To consider the connection, it’s important to understand that complaints around sleep, by some estimates, are present in upwards of 88% of chronic pain conditions. On the opposite end of the spectrum, approximately 50% of those afflicted by insomnia report chronic pain.
Studies on the impacts of sleep deprivation have demonstrated that participants tend to develop hyperalgesia, a hypersensitivity to pain stimuli in a dose-response relationship. As the sleep deprivation progresses over many nights, the sensitivity increases. In the more specific case of conditions characterized by joint pain, those diagnosed with rheumatoid arthritis feeling a greater amount of pain following a partial sleep deprivation, not to mention the impacts it had on their fatigue levels and experience of depression.
Unfortunately, the exact mechanism for why this occurs is unclear, but researchers have a few ideas including changes in the signaling of neurotransmitters such as dopamine or opioid peptides. Another thought is the impact that sleep deprivation has on our mood and the effect that this would have on sensitizing the sleepy individual to stimuli such as joint pain.
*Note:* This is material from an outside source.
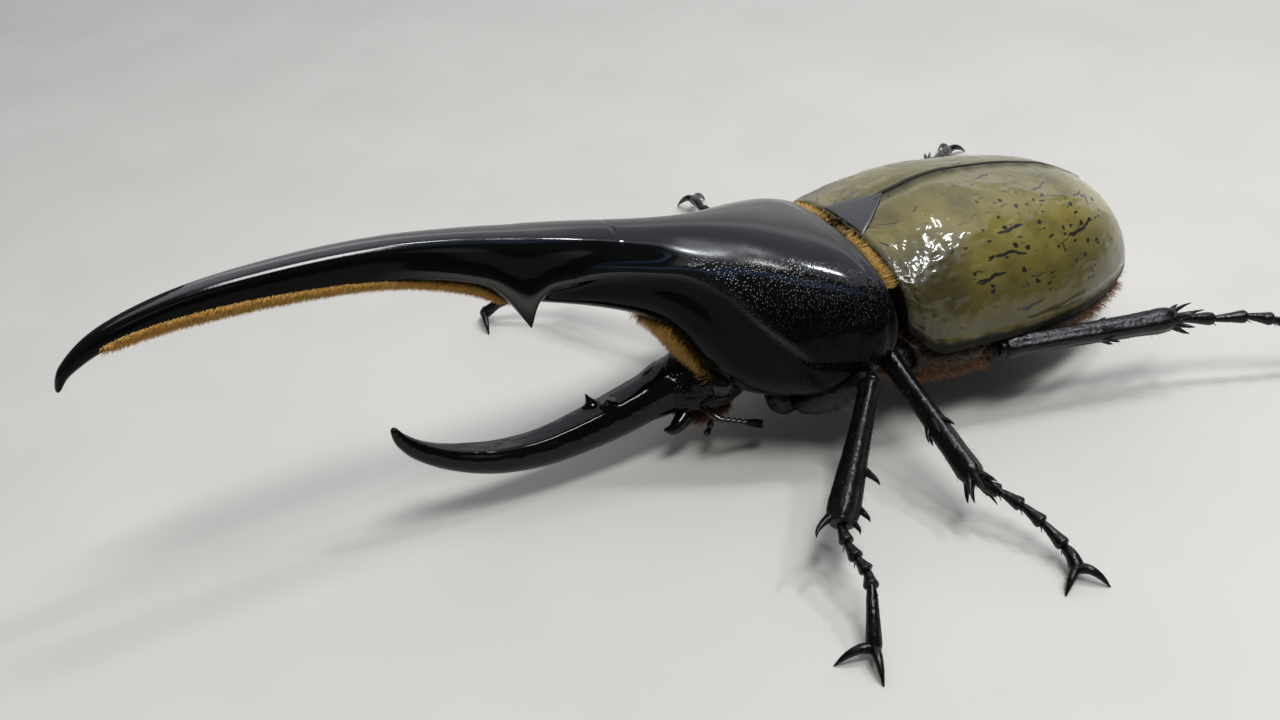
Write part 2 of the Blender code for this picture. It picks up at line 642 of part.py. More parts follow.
def trunk():
    """Collar behind the pronotum, breast, and the hind body in overlapping plates."""
    collar = [pronotum_ring(row + COLLAR_LEVELS) for row in COLLAR_STATIONS]
    loft("collar", collar, "dark_skin")
    breast = [trunk_ring(row) for row in smooth_rows(BREAST_STATIONS, BREAST_RINGS)]
    loft("breast", breast, "dark_skin")
    rings = []
    for plate, follower in zip(BELLY_STATIONS, BELLY_STATIONS[1:]):
        x, half_width, low = plate
        next_x, next_half_width, next_low = follower
        front = (x, half_width - PLATE_STEP, low + PLATE_STEP)
        crest = (x + (next_x - x) * PLATE_CREST_SHARE, half_width, low)
        back = (next_x + PLATE_LAP, next_half_width, next_low)
        rings += [trunk_ring(row) for row in (front, crest, back)]
    loft("abdomen", rings, "dark_skin")


def leg_paths(leg):
    """Points and radii of the hip piece, the thigh and the shin."""
    coxa, hip, knee, ankle = (Vector(leg[k]) for k in ("coxa", "hip", "knee", "ankle"))
    thigh, shin, apex = leg["thickness"]
    middle = (shin + apex) / 2
    shin_radii = [(shin if share < 0.5 else middle) * width
                  for share, width in zip(SHIN_SHARES, SHIN_WIDTHS[leg["teeth"]])]
    return (
        ([coxa.lerp(hip, share) for share in COXA_SHARES], COXA_RADII),
        ([hip.lerp(knee, share) for share in THIGH_SHARES], [thigh * k for k in THIGH_WIDTHS]),
        ([knee.lerp(ankle, share) for share in SHIN_SHARES], shin_radii),
    )


def tarsus_path(leg):
    """Five small joints of the foot, each wider at its far end."""
    ankle = Vector(leg["ankle"])
    joints = [ankle] + [Vector(p) for p in leg["foot"]] + [Vector(leg["sole"])]
    points, radii = [], []
    for start, end in zip(joints, joints[1:]):
        points += [start.lerp(end, share) for share in FOOT_JOINT_SHARES]
        radii += LAST_JOINT_RADII if end == joints[-1] else FOOT_JOINT_RADII
    points[0] = ankle + (joints[1] - ankle).normalized() * GAP
    return points, radii


def claw(root, tip):
    """A curved, tapering claw that arches to the ground."""
    root, tip = Vector(root), Vector(tip)
    arch = Vector((0, 0, CLAW_ARCH))
    points = [root, root.lerp(tip, 0.35) + arch * 0.75, root.lerp(tip, 0.7) + arch * 0.65, tip]
    return limb("claw", points, CLAW_RADII, 6, "leg_shell")


def tibia_teeth(leg):
    """Teeth along the shin and spurs at its end."""
    knee, ankle = Vector(leg["knee"]), Vector(leg["ankle"])
    along = (ankle - knee).normalized()
    toward = Vector(leg["toward"])
    toward = (toward - along * toward.dot(along)).normalized()
    beside = along.cross(toward)
    size = leg["thickness"][2]
    teeth = []
    if leg["teeth"] == "front":
        for share, reach in FRONT_TEETH:
            root = knee.lerp(ankle, share)
            tip = root + toward * (size + reach) + along * FRONT_TOOTH_SLANT
            teeth.append(spike(root, tip, FRONT_TOOTH_RADIUS))
        share, inset, reach, slant, radius = INNER_SPUR
        root = knee.lerp(ankle, share)
        tip = root - toward * (size + reach) + along * slant
        teeth.append(spike(root - toward * inset, tip, radius))
    else:
        for share, reach, count in SPINE_RINGS:
            root = knee.lerp(ankle, share)
            for k in range(count):
                turn = math.pi * (k / (count - 1) - 0.5) * SPINE_FAN
                out = toward * math.cos(turn) + beside * math.sin(turn)
                tip = root + out * (size + reach * 0.75) + along * (1.2 + reach)
                teeth.append(spike(root, tip, SPINE_RADIUS))
        share, inward, reach, slant, radius = SPUR
        root = knee.lerp(ankle, share)
        for spread in (-SPUR_SPREAD, SPUR_SPREAD):
            out = (toward * -inward + beside * spread).normalized()
            teeth.append(spike(root, root + out * (size + reach) + along * slant, radius))
    return teeth


def leg(name, sizes, bodies):
    """One whole leg, carved into whatever it lies against."""
    lengths = leg_paths(sizes)
    foot_points, foot_radii = tarsus_path(sizes)
    for body in bodies:
        for points, radii in lengths:
            carve(body, [limb("cut", points, radii, LEG_SIDES, "leg_shell", GAP)])
    coxa, femur, tibia = (limb(part + "_" + name, points, radii, LEG_SIDES, "leg_shell")
                          for part, (points, radii) in zip(("coxa", "femur", "tibia"), lengths))
    carve(coxa, [limb("cut", *lengths[1], LEG_SIDES, "leg_shell", GAP)])
    carve(femur, [limb("cut", *lengths[2], LEG_SIDES, "leg_shell", GAP)])
    fuse(tibia, tibia_teeth(sizes))
    carve(tibia, [limb("cut", foot_points[:3], foot_radii[:3], FOOT_SIDES, "leg_shell", GAP)])
    tarsus = limb("tarsus_" + name, foot_points, foot_radii, FOOT_SIDES, "leg_shell")
    claw_root = Vector(sizes["foot"][-1]).lerp(Vector(sizes["sole"]), CLAW_ROOT_SHARE)
    fuse(tarsus, [claw(claw_root, tip) for tip in sizes["claws"]])
    stand_flat(tarsus)


def build():
    prepare_scene()
    thoracic_horn()
    shield = pronotum()
    carve(shield, [head_form("cut", GAP)])
    head = head_form("head")
    carve(head, [head_horn_form("cut", GAP)])
    for side, word in ((1, "left"), (-1, "right")):
        carve(head, [eye_form("cut", side, GAP)])
        carve(shield, [eye_form("cut", side, GAP)])
        eye_form("eye_" + word, side)
        antenna("antenna_" + word, side)
    mouth_parts()
    horn = head_horn_form("cephalic_horn")
    teeth = []
    for x, side in zip(HEAD_TOOTH_X, (1, -1)):
        root = Vector((x, side * HEAD_TOOTH_SPREAD * 0.6, HEAD_TOOTH_ROOT_Z))
        tip = root + Vector((HEAD_TOOTH_LEAN, side * HEAD_TOOTH_SPREAD, HEAD_TOOTH_HEIGHT))
        teeth.append(spike(root, tip, HEAD_TOOTH_RADIUS))
    fuse(horn, teeth)
    trunk()
    for side, word in ((1, "left"), (-1, "right")):
        carve(elytron("elytron_" + word, side), [scutellum_form("cut", GAP)])
    scutellum_form("scutellum")
    things = bpy.data.objects
    under = {
        "front": ("pronotum", "collar", "breast"),
        "middle": ("pronotum", "collar", "breast", "abdomen", "elytron_left", "elytron_right"),
        "hind": ("breast", "abdomen", "elytron_left", "elytron_right"),
    }
    for name, sizes in LEGS.items():
        leg(name, sizes, [things[body] for body in under[name.split("_")[0]]])


build()
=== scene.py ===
# %% [markdown]
# A male hercules beetle, life size, standing on its feet: a long horn grows from the shield
# behind the head, a second one from the head itself, and two domed wing cases cover the hind
# body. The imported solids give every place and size. This lesson makes the same parts again,
# finer, and gives each its real surface: polished black shell, olive wing cases with black
# streaks, rugged legs and golden velvet.

import bpy
import math
import numpy as np
from mathutils import Matrix, Vector
from mathutils.kdtree import KDTree


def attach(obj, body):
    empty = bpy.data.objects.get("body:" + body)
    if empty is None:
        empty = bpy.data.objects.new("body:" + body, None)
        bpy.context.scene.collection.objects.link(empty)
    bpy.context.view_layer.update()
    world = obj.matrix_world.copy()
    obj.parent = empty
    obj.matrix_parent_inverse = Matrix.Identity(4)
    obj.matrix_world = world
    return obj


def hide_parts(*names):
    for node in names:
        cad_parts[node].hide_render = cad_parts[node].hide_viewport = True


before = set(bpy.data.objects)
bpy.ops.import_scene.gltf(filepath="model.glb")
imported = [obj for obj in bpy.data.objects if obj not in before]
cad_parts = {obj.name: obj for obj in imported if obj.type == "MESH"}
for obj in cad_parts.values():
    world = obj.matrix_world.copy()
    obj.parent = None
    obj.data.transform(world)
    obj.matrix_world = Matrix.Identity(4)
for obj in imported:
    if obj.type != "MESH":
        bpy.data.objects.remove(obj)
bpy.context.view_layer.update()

# %% [markdown]
# Sizes are easiest to think of in millimetres, measured from the middle of the back edge of
# the shield, x forward, y to the beetle's left and z up. One function turns them into the
# model's metres. A short table of sections, joined by a smooth curve, describes each horn or
# shell, so that a few numbers that a reader can check give the whole form.

# %% Places and smooth tables
MM = 0.001
SIDES = ((1, "left"), (-1, "right"))
MIDDLE = np.array((14.465, -9.05, -5.0))


def model_place(points):
    """Millimetres in the beetle's own frame to the model's metres."""
    return (np.asarray(points, float) - MIDDLE) * MM


def smooth_rows(table, shares):
    """Rows of a table at shares of its length, on a Catmull-Rom curve."""
    table = np.asarray(table, float)
    place = np.clip(np.asarray(shares, float), 0, 1) * (len(table) - 1)
    first = np.minimum(place.astype(int), len(table) - 2)
    t = (place - first)[:, None]
    a, b, c, d = (table[np.clip(first + k, 0, len(table) - 1)] for k in (-1, 0, 1, 2))
    return 0.5 * (2 * b + (c - a) * t + (2 * a - 5 * b + 4 * c - d) * t ** 2
                  + (3 * b - a - 3 * c + d) * t ** 3)


def full_turn(columns):
    """Angles of the columns of a closed ring."""
    return np.linspace(0, 2 * math.pi, columns)


def signed_power(values, exponent):
    """A power that keeps the sign, to make an oval squarer or rounder."""
    return np.sign(values) * np.abs(values) ** exponent


def hill(values, middle, width):
    """A soft bump of height 1."""
    return np.exp(-((values - middle) / width) ** 2)


def ease(values, low, high):
    """A smooth step from 0 at low to 1 at high."""
    t = np.clip((values - low) / (high - low), 0, 1)
    return t * t * (3 - 2 * t)


def soft_noise(rows, columns, cells_down, cells_across, seed):
    """Smooth random height between -1 and 1 that closes round the columns."""
    draw = np.random.default_rng(seed)
    coarse = draw.uniform(-1, 1, (cells_down + 3, cells_across))
    down = np.linspace(0, cells_down, rows)
    across = np.linspace(0, cells_across, columns)
    i, j = down.astype(int), across.astype(int)
    u, v = (down - i)[:, None], (across - j)[None, :]
    u, v = u * u * (3 - 2 * u), v * v * (3 - 2 * v)
    j0, j1 = j % cells_across, (j + 1) % cells_across
    low = coarse[i][:, j0] * (1 - v) + coarse[i][:, j1] * v
    high = coarse[i + 1][:, j0] * (1 - v) + coarse[i + 1][:, j1] * v
    return low * (1 - u) + high * u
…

It’s a difficult question since there is no right answer. We all have our preferences for everything from the firmness of the bed to the pillow, to whether the window is opened or closed, and the eternal conflict about why a bed needs 10 or more decorative pillows. However, there are sleeping conditions that encourage a restful and rejuvenating snooze:
Sleeping on your front is the pinnacle of poor position. Unless you want to attempt breathing through a pillow, it forces your head and neck sideways. This extended rotation of the cervical spine can gradually contribute to misalignment as it flattens the natural curvature of the spine. Even lying on the back with a hand on the forehead recruits the scalene muscles and upper trapezius muscles and is associated with neck pain.
However, if you find that this is the only position that doesn’t contribute to the pain, then consider placing a small pillow underneath the hips to elevate them off of the bed in order to align the spine.
With neck and back pain, the goal is to align the spine and recruit the fewest muscles over the course of the night, leaving them relaxed and allowing you to wake up relatively pain-free. Sleeping on the side with a small pillow between the legs, or on the back with a pillow under the arch of the knees will help keep the spine aligned.